What the exercise asks: Stop after the line with "obj.matrix_parent_inverse = Matrix.Identity(4)": repeat exactly every line before it, beginning with the first, and that line itself.

Supplied data:

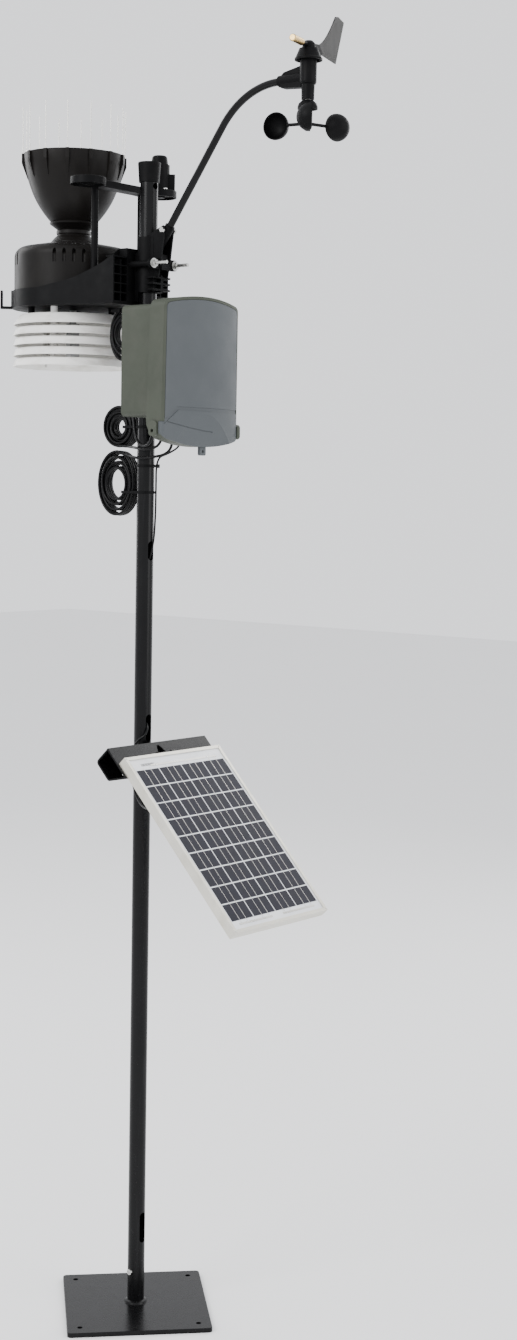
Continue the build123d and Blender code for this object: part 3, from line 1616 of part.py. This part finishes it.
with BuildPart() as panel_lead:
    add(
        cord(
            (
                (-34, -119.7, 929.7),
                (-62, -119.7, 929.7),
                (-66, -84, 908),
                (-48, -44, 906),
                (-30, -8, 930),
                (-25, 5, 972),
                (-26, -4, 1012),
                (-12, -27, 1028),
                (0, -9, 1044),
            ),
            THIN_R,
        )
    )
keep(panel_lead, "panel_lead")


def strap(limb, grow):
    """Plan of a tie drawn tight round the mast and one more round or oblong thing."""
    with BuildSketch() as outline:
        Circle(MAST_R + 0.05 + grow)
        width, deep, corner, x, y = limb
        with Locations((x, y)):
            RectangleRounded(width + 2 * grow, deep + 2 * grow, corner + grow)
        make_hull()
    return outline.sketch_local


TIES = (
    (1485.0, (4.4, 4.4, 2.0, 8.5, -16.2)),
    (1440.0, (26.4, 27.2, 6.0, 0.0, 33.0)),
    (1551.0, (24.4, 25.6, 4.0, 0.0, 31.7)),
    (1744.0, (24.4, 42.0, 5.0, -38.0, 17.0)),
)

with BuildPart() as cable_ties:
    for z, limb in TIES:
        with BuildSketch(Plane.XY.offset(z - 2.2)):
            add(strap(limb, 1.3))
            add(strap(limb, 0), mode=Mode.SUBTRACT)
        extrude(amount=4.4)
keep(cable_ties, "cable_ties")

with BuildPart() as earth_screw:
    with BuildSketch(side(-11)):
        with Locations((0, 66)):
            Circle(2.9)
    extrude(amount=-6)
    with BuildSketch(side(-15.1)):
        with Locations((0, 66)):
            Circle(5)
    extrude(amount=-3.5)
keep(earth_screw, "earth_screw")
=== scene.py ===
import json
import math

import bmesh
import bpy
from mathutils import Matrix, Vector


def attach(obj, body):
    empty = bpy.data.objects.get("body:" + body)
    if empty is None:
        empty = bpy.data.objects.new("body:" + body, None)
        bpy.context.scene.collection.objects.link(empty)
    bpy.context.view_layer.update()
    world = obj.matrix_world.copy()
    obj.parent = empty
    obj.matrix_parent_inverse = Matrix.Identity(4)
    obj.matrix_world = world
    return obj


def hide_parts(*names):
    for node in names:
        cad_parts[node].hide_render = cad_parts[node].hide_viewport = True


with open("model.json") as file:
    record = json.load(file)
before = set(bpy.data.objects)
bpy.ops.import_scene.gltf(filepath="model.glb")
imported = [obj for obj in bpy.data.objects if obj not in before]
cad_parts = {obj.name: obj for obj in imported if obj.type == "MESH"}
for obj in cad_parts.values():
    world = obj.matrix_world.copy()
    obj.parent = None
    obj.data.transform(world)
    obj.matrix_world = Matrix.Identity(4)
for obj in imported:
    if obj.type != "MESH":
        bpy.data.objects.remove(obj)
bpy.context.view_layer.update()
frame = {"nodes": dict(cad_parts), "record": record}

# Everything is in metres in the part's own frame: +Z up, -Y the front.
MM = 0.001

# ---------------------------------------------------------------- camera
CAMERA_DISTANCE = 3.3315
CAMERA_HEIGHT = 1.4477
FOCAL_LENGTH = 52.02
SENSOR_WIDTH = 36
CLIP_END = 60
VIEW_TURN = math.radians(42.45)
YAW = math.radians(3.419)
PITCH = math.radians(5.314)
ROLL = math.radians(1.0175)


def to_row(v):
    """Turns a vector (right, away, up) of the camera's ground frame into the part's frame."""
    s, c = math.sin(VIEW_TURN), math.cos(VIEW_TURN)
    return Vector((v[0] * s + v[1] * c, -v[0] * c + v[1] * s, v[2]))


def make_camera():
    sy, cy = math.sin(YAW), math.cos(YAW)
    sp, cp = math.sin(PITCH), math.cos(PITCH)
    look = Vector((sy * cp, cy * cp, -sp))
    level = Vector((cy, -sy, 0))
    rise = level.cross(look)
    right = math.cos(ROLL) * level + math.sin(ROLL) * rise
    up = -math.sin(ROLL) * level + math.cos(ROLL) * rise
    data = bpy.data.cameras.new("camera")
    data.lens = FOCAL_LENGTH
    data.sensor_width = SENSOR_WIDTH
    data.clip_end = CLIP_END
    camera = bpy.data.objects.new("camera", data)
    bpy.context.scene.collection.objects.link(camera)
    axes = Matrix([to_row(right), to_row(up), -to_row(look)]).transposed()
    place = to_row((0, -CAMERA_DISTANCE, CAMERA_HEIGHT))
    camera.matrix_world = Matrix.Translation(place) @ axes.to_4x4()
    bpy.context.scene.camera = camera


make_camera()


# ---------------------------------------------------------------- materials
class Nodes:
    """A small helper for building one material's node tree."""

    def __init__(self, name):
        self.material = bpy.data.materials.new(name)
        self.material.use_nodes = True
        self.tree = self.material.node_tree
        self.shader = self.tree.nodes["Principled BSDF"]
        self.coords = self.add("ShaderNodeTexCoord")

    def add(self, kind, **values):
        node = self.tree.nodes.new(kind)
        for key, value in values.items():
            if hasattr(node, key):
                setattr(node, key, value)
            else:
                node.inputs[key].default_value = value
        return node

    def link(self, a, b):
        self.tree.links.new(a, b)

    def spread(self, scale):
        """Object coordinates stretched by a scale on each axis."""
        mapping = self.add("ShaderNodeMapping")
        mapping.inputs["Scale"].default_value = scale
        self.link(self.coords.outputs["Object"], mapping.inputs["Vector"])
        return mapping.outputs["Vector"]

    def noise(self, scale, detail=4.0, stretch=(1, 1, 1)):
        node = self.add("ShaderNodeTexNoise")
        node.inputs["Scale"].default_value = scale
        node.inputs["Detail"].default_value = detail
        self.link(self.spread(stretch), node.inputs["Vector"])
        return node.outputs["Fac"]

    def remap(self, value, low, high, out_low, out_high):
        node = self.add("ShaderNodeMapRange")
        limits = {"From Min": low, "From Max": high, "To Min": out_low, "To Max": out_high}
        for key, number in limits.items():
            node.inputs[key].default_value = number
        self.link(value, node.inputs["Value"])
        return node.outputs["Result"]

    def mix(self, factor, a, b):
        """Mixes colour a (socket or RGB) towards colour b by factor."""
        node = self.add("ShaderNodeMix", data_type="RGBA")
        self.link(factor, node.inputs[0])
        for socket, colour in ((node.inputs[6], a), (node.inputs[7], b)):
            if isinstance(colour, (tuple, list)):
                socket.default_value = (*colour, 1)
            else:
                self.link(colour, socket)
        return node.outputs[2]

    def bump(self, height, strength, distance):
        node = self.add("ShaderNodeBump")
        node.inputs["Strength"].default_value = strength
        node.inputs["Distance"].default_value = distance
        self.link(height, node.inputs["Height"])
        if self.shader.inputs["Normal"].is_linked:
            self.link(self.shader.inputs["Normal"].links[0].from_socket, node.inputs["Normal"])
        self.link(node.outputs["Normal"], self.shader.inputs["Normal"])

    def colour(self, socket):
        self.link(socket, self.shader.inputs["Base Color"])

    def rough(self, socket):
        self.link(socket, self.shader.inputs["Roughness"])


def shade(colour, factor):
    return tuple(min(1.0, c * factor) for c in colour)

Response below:
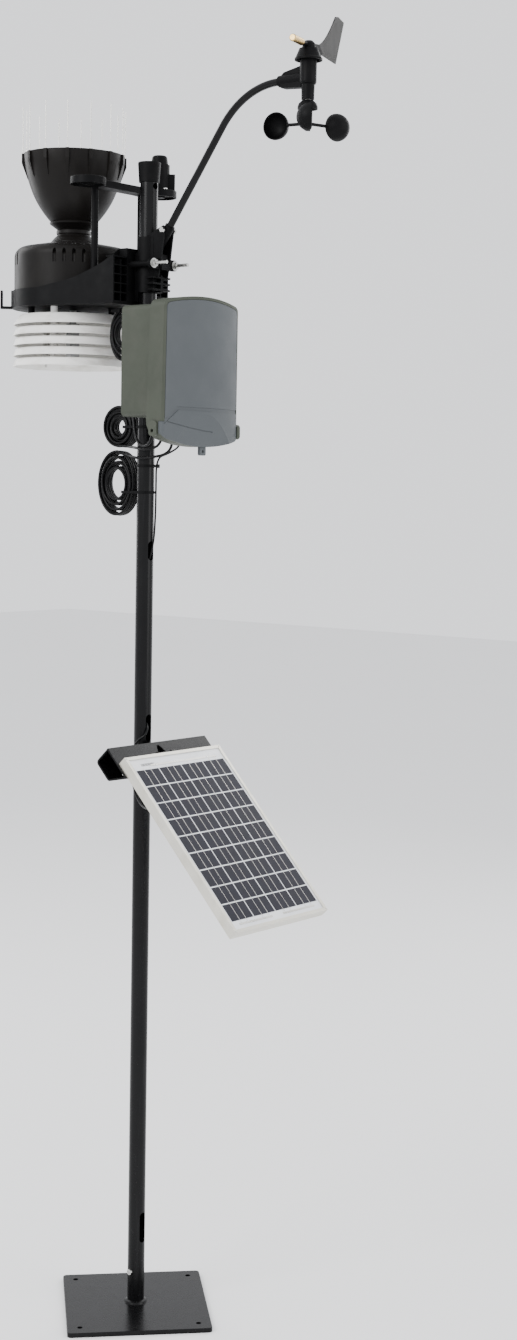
Continue the build123d and Blender code for this object: part 3, from line 1616 of part.py. This part finishes it.
with BuildPart() as panel_lead:
    add(
        cord(
            (
                (-34, -119.7, 929.7),
                (-62, -119.7, 929.7),
                (-66, -84, 908),
                (-48, -44, 906),
                (-30, -8, 930),
                (-25, 5, 972),
                (-26, -4, 1012),
                (-12, -27, 1028),
                (0, -9, 1044),
            ),
            THIN_R,
        )
    )
keep(panel_lead, "panel_lead")


def strap(limb, grow):
    """Plan of a tie drawn tight round the mast and one more round or oblong thing."""
    with BuildSketch() as outline:
        Circle(MAST_R + 0.05 + grow)
        width, deep, corner, x, y = limb
        with Locations((x, y)):
            RectangleRounded(width + 2 * grow, deep + 2 * grow, corner + grow)
        make_hull()
    return outline.sketch_local


TIES = (
    (1485.0, (4.4, 4.4, 2.0, 8.5, -16.2)),
    (1440.0, (26.4, 27.2, 6.0, 0.0, 33.0)),
    (1551.0, (24.4, 25.6, 4.0, 0.0, 31.7)),
    (1744.0, (24.4, 42.0, 5.0, -38.0, 17.0)),
)

with BuildPart() as cable_ties:
    for z, limb in TIES:
        with BuildSketch(Plane.XY.offset(z - 2.2)):
            add(strap(limb, 1.3))
            add(strap(limb, 0), mode=Mode.SUBTRACT)
        extrude(amount=4.4)
keep(cable_ties, "cable_ties")

with BuildPart() as earth_screw:
    with BuildSketch(side(-11)):
        with Locations((0, 66)):
            Circle(2.9)
    extrude(amount=-6)
    with BuildSketch(side(-15.1)):
        with Locations((0, 66)):
            Circle(5)
    extrude(amount=-3.5)
keep(earth_screw, "earth_screw")
=== scene.py ===
import json
import math

import bmesh
import bpy
from mathutils import Matrix, Vector


def attach(obj, body):
    empty = bpy.data.objects.get("body:" + body)
    if empty is None:
        empty = bpy.data.objects.new("body:" + body, None)
        bpy.context.scene.collection.objects.link(empty)
    bpy.context.view_layer.update()
    world = obj.matrix_world.copy()
    obj.parent = empty
    obj.matrix_parent_inverse = Matrix.Identity(4)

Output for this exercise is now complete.